R
Richca
Guest
Just to clarify the teaching of St Thomas in which there seems to be some confusion and I’m not necessarily speaking of Linus. The imagination is a power of the soul which according to St Thomas who follows Aristotle uses a corporeal organ of the body in its act which corporeal organ may reside in the brain. The phantasm is a product of neither the soul’s interior sensitive powers alone or the body alone, but of the composite. So, St Thomas does not say that it is the corporeal organ alone that produces the phantasm, but a power or powers of the soul and the corporeal organ or organs. This is why science only sees electrical impulses and such, they are looking at the corporeal organ which is made out of matter, while the person sees the image because science does not see the soul or its powers.That was funny. But I am not the one who brought up the idea of a movie, you did way back when we first started talking about this topic. I was responding to that. Of course there is no screen. There is, according to Thomas, an imagination or phantasm. I’m not sure I agree with that. And I certainly do not agree that the brain produces it. The mind itself, in my opinion, is perfectly capable of deciphering incoming electrical impulses and " seeing " or knowing the particular external reality sending the data, and of recognizing it as " this man, " " this tree, " etc.
Linus2nd
The phantasm is immaterial in the sense that the stone is not in the soul but its image or likeness. But being that sensory knowledge is the act of a corporeal organ not excluding the soul of course for the soul animates the body, sensory knowledge including the phantasm have material conditions (our imagination can only have corporeal images) which means that sensory knowledge is about particulars since matter is the principle of individuation. Even the animals have particular sensory knowledge and imagination since their souls have the sensory powers which ours does too. But having a brain and sensory powers does not distinguish us from the brute animals. It is of course our spiritual powers of intellect and will that distinguishes our souls from the brute animals and by our intellect we have knowledge of universal concepts which the animals do not. Of course, no animal has the same kind of body we have either though there are some similarities such as among chimpanzees.

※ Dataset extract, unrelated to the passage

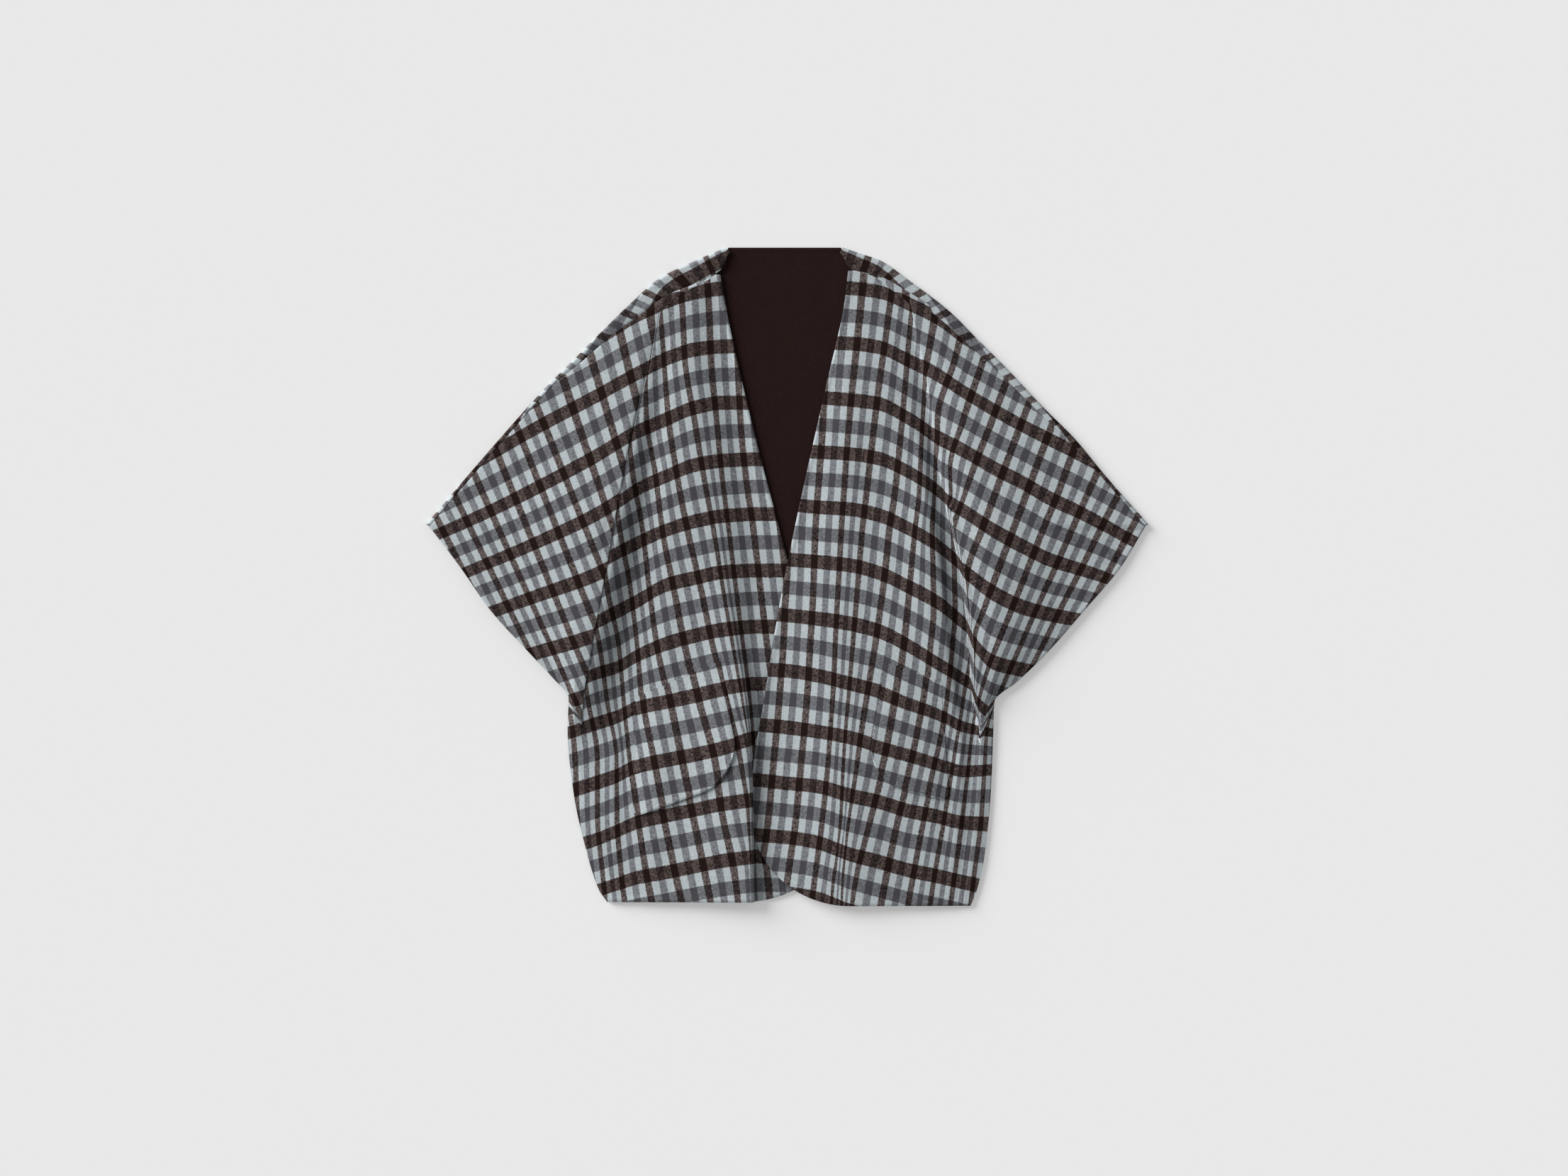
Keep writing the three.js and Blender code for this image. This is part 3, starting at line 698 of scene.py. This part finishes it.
class Shader:
    """A material whose nodes are made from expressions."""

    def __init__(self, name):
        self.material = bpy.data.materials.get(name) or bpy.data.materials.new(name)
        self.material.use_nodes = True
        self.tree = self.material.node_tree
        self.tree.nodes.clear()

    def node(self, kind, settings, inputs, output=0):
        """Adds a node: its settings first, then its sockets by name or number, each a number, colour or Wire."""
        made = self.tree.nodes.new(kind)
        for key, value in settings.items():
            setattr(made, key, value)
        for key, value in inputs.items():
            if isinstance(value, Wire):
                self.tree.links.new(value.socket, made.inputs[key])
            else:
                made.inputs[key].default_value = value
        return Wire(self, made.outputs[output]) if len(made.outputs) else None

    def mixed(self, factor, first, second):
        """A colour that goes from the first to the second with the factor."""
        settings = {"data_type": "RGBA", "clamp_factor": True}
        return self.node("ShaderNodeMix", settings, {0: factor, 6: first, 7: second}, 2)

    def shaded(self, colour, value):
        """A colour made lighter or darker by a factor."""
        return self.node("ShaderNodeVectorMath", {"operation": "SCALE"}, {0: colour, 3: value})

    def noise(self, place, scale, detail=2.0, roughness=0.5):
        return self.node("ShaderNodeTexNoise", {}, {
            "Vector": place, "Scale": scale, "Detail": detail, "Roughness": roughness,
        })

    def finished(self, colour, rough, height, strength, distance, sheen, sheen_rough, sheen_tint):
        bump = self.node("ShaderNodeBump", {}, {"Strength": strength, "Distance": distance, "Height": height})
        surface = self.node("ShaderNodeBsdfPrincipled", {}, {
            "Base Color": colour,
            "Roughness": rough,
            "Normal": bump,
            "Specular IOR Level": 0.03,
            "Sheen Weight": sheen,
            "Sheen Roughness": sheen_rough,
            "Sheen Tint": sheen_tint,
        })
        self.node("ShaderNodeOutputMaterial", {}, {"Surface": surface})
        return self.material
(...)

When St Thomas speaks of cognition, he may not be necessarily speaking of intellectual cognition which involves the act of the intellect and by which we have intellectual knowledge. In some places, he also speaks of sensory cognition (sensory knowledge is the lowest degree of knowledge encountered in the universe) which is an act of a sensory power of the soul (or sensory cognitive faculty, cf. ST. Pt.I, q.14, art.2, reply obj.1) and a corporeal organ which we have in common with some of the more perfect animals but which is more advanced in humans due to the intellect and will (cf. ST, Pt. I, Q. 85, art. 1, Aquinas says here that there are three grades of cognitive powers). Dogs know their masters right? The term “knowledge” or “cognition” is used equivocally here for sensory knowledge is not the same as intellectual knowledge.
A while back ago in a previous post, it was unclear to me whether, for example, the sensory memory images reside in the power of the soul, the corporeal organ, or possibly both. Some posters here have found quotes from St Thomas where he apparently says that the phantasms or sensible images reside in the corporeal organ. So, for me, this sort of clears up what St Thomas says about this. It should be noted though, the recall of such images is not done by the corporeal organ alone, but it is the composite, i.e., the soul and the body or corporeal organ that recalls the image.